The hard truth is that many people will have to experience this at least once in their working lives as companies restructure their business and human capital deployment in reaction to the constantly changing social and business landscapes.

People react to job loss in very different ways. In extreme cases, some spiral downwards into deep depression.

On the other end of the spectrum, others are quite happy to exchange their job for a windfall in the form of a generous severance package.

Most of those who experience retrenchment, however, typically go through an emotional upheaval that can begin with denial and end with acceptance.
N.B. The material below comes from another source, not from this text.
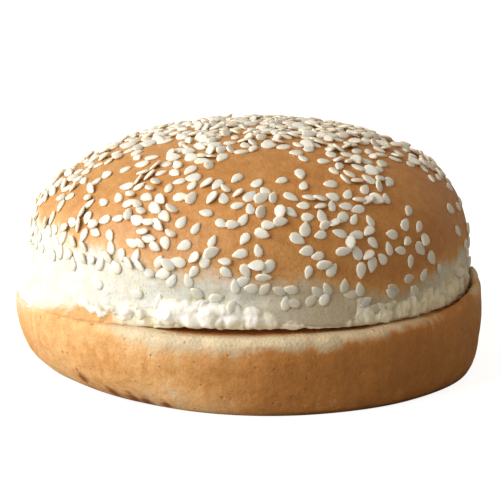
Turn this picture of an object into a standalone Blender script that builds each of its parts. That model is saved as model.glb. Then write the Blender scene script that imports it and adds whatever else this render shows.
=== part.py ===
"""A sesame burger bun, sliced level. The domed crown, with seeds baked onto it, rests on the heel.

Metres, +Z up. The bun stands on the flat of its heel at z = 0, on the Z axis. Its front is -Y.
"""

import math
import random

import bmesh
import bpy
from mathutils import Matrix, Vector, noise
from mathutils.bvhtree import BVHTree

MM = 0.001

# Driving sizes
HEEL_RADIUS = 52.2 * MM
CROWN_RADIUS = 48.9 * MM
BUN_HEIGHT = 54.6 * MM
CUT_HEIGHT = 17.7 * MM
WAIST_HEIGHT = 28.0 * MM
SLICE_GAP = 0.3 * MM
CROWN_UNDERSIDE = CUT_HEIGHT + SLICE_GAP
DOME_RISE = BUN_HEIGHT - WAIST_HEIGHT

# Directions round the bun, in degrees from +X
LEFT = 180
FRONT_LEFT = -151

# Crown: the dome is a superellipse, fuller at the right than at the left
TURNED_FULLNESS = 2.15
LEFT_FULLNESS = 2.04
RIGHT_FULLNESS = 2.33
WAIST_TUCK = 0.7 * MM
CROWN_SHIFT = 0.4 * MM
LEFT_SHOULDER = 1.2 * MM
SHOULDER_HEIGHT = 40.0 * MM
SHOULDER_HALF = 10.0 * MM
SHOULDER_SPREAD = 75
LEFT_FLARE = 2.8 * MM
FLARE_SPREAD = 70
CROWN_CORNER = 1.2 * MM

# The front gap between crown and heel
SLIT_OPENING = 1.3 * MM
SLIT_FROM = -117
SLIT_TO = -62
SLIT_WIDEST = -101
SLIT_START = 0.55

# Heel: a flat foot, a rounded lower edge that is larger at the front left, and a rim with a lip at the right
FOOT_ROUNDING = 3.7 * MM
FRONT_LEFT_ROUNDING = 9.6 * MM
ROUNDING_SPREAD = 79
SIDE_HEIGHT = 14.5 * MM
RIM_ROUNDING = 2.0 * MM
HEEL_LAND = CROWN_RADIUS + 0.6 * MM
LIP_RISE = 1.3 * MM
LIP_MIDDLE = 15
LIP_SPREAD = 60

# Unevenness of the baked dough
CROWN_WAVES = (0.45 * MM, 38.0)
HEEL_WAVES = (0.4 * MM, 52.0)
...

The duration of this cycle can vary widely.

Over the past 18 years and more, I have supported the career transition, or outplacement, of hundreds of individuals.

A recent client, whom I shall refer to as Mr Chan, lost his job as a regional manager in a pharmaceuticals company due to a restructuring exercise.

In helping Mr Chan manage his job loss and discussing the process of moving on in this article, hopefully those who have similarly lost their jobs will be able to learn some lessons from his experience.

 

It can happen to anyone

Even before he was retrenched, Mr Chan, 56, was familiar with the upheavals that happen when changes take place in the business environment.

In an earlier restructuring exercise, he was promoted to regional head of supply chain at his company after it was bought over by a competitor.

Then, three years ago, the company was acquired by a European pharmaceuticals company and, this time, Mr Chan was not so lucky.

After the ensuing restructuring exercise in April this year, he was asked to leave the company.

 

Expect to feel angry, worried and betrayed

In describing his feelings when he was told the news about his retrenchment, Mr Chan’s reaction was typical.

He said: “The first thought that came to my mind was ‘Why me?’

“I felt unfairly treated. I panicked and was worried about what I was going to do at my age. At 56, it would be very difficult to get a job.”

Like many employees, Mr Chan had not updated his resumé regularly — in fact, he had not done so for the past 17 years.

 

Do three key things in the first 48 hours

Mr Chan had a discussion with his family and established a job search and a financial plan. His family was very supportive and understood that job loss was a common occurrence in today’s business world.

He contacted his ex-boss and former colleagues, and called up friends and asked for help to look out for job opportunities.

It is a fact that many people find jobs through their network.

 

Plan the process of moving ahead

Once the feelings of denial and shock begin to fade, the next phase for people who have lost their jobs is acceptance. They are ready to start the process of moving on.

In Mr Chan’s case, it took him one week to regain his composure. He made the decision to think positively — that this period of “freedom” was a great opportunity to do the things he never had time for when he was employed.

He was intent on reducing his stress level and being happy.